I left, expecting to have to drive all the way home and back. Then, I realized there was a provincial license bureau a few doors away in the same mall. "Has my change of address request been received by the license bureau?", I enquired. Yes, it had, but since I had sent the request in by mail, I would have to wait for the revised permit by mail.
Then, the clerk took a second look at my change of address card (the same one I had presented to Elections Canada). The computer operator in Toronto had made an error in my address, transposing two digits. "Oh, I can correct that here", she announced! And she did, presenting me promptly with a temporary driver license with my corrected new address on it.
I walked back to Elections Canada. Everything was now sweetness and smiles - someone else had been persuaded to write down my new address. I get to vote.
We ordinary people have one big advantage over civil servants - we can use political routes. Here is an example:
Canada has several income security programs designed to ensure that our old people don't starve when they can no longer work. At age 64, I got a note that I was eligible for a pension at age 65. The note mentioned my birth date. But, it also stated unequivocally that native born Canadians would only receive a pension if they obtained a "birth certificate". Anyone else need only provide any three documents listing their date of birth, presumably including the letter I had just received.
When I was born, municipalities were responsible for maintaining birth records in my province. I have my original document - a municipal "Certificate of Registration of Birth". My mother had carefully preserved it, bless her. I sent in a certified photocopy of it along with the application forms.
Two months later I got a letter from the feds. No go! It's not called a "birth certificate". So, I applied to the province for a birth certificate. After a month, I phoned the provincial ministry to enquire. I was told that due to new security regulations, it could take up to a year to receive it, long past the date I would start losing my pension if I didn't have one.
Definitely, time to get alert! Of course, I sent a letter to the office of the provincial minister responsible for birth records to point out that his department's problems were going to cost thousands of Ontario residents money, big time. But, the main letter I sent was to the federal minister responsible for income security. Why, I enquired, were native-born Canadians treated as second-class people by their own country? I had no difficulty meeting the three documents criteria that is accepted from foreign-born residents of Canada, in fact I had six. Wouldn't you think that, after a lifetime of building Canada, I should at least be allowed the same rights as the most recent of immigrants?

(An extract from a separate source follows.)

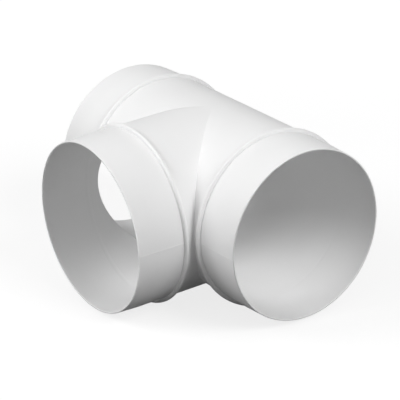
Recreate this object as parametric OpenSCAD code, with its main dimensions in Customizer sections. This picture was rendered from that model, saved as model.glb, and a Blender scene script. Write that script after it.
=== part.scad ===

Might this not be subject to a challenge on the Canadian Charter of Rights? At the UN, even?
Barely a week later, I got a phone call from the federal department. Despite all the forms, all the letters, and all prior statements over the phone, a native-born Canadian was indeed allowed to submit the same documentation as the foreign-born. An appointment was set up, for the next day no less.
I started to present my documents. Oh, these won't do - we only accept documents from other jurisdictions - no Canadian federal documents are allowed !! (Three documents gone.) Well, my municipal certificate was accepted, so was my car driver license (provincial). I presented my pilot license without a word. In Canada, aviation is federal, so this was in fact a federal document. The official didn't know that! The three documents were photocopied, certified, and I ended up getting my pension.
Well after I started receiving my pension, the provincial "birth certificate" arrived. It was entitled "Certificate of Registration of Birth"!
I put it in my safety deposit box. Maybe, some day, it might be useful. (12 years later it finally was, when Ontario required everyone to get new health cards. The Ontario government does accept its own documents.)
Of course, sometimes we do run into real incompetence, even bloodymindedness, in a civil service. Here is an example:
In Canada, tuition fees at recognized institutions are tax-exempt. And, if a student doesn't have enough income to use the exemption, a supporting parent or spouse is permitted to claim it. My daughter and son-in-law qualified on both counts, so for several years I had been submitting their certificates, then reimbursing them the tax I saved. They needed it.
Then, the processing center for all Canadian income tax forms was suddenly moved to the riding of the Prime Minister of Canada. Almost no career civil servants were willing to move to the boondocks of a separatist province, so there was a huge turnover of staff. I got back a form letter saying that my claim was invalid, that someone (unspecified) had an income in excess of the guidelines.
Well, neither of them did. Flat out! I requested a review, inquiring which person was supposed to have the excess income. A few months later, I got the same form letter, with associated demand to pay up including yet more interest. A telephone enquiry elicited the statement that an answer to my question was impermissible due to privacy legislation. Then, I made a formal appeal, and discovered that the 'appeal' people worked in the same small building where the official worked who had refused my documentation. Not only did they have coffee together, they probably grew up together. And they were all new to their jobs, and 80% separatist and anti-anglophone to boot.
Enough! I wrote to the minister of national revenue. Did it ever occur to you, sir, that if I went to the press your boss the prime minister would get a big black eye? Don't you realize how damaging this will be to national unity, dear to the heart of your boss the prime minister, that separatists in Quebec are screwing up the tax returns of all Canadians outside of Quebec?
I got back a horrified letter from the minister's office denying that this could possibly have anything to do with national unity - national revenue staff were an 'independent agency'. The real answer came a few days later, from the appeal level of the Chicoutimi office. It announced that my appeal was invalid because my original income tax submission had been accepted as filed, so there was no grounds for an appeal.
I sent my daughter a cheque. Better late than never.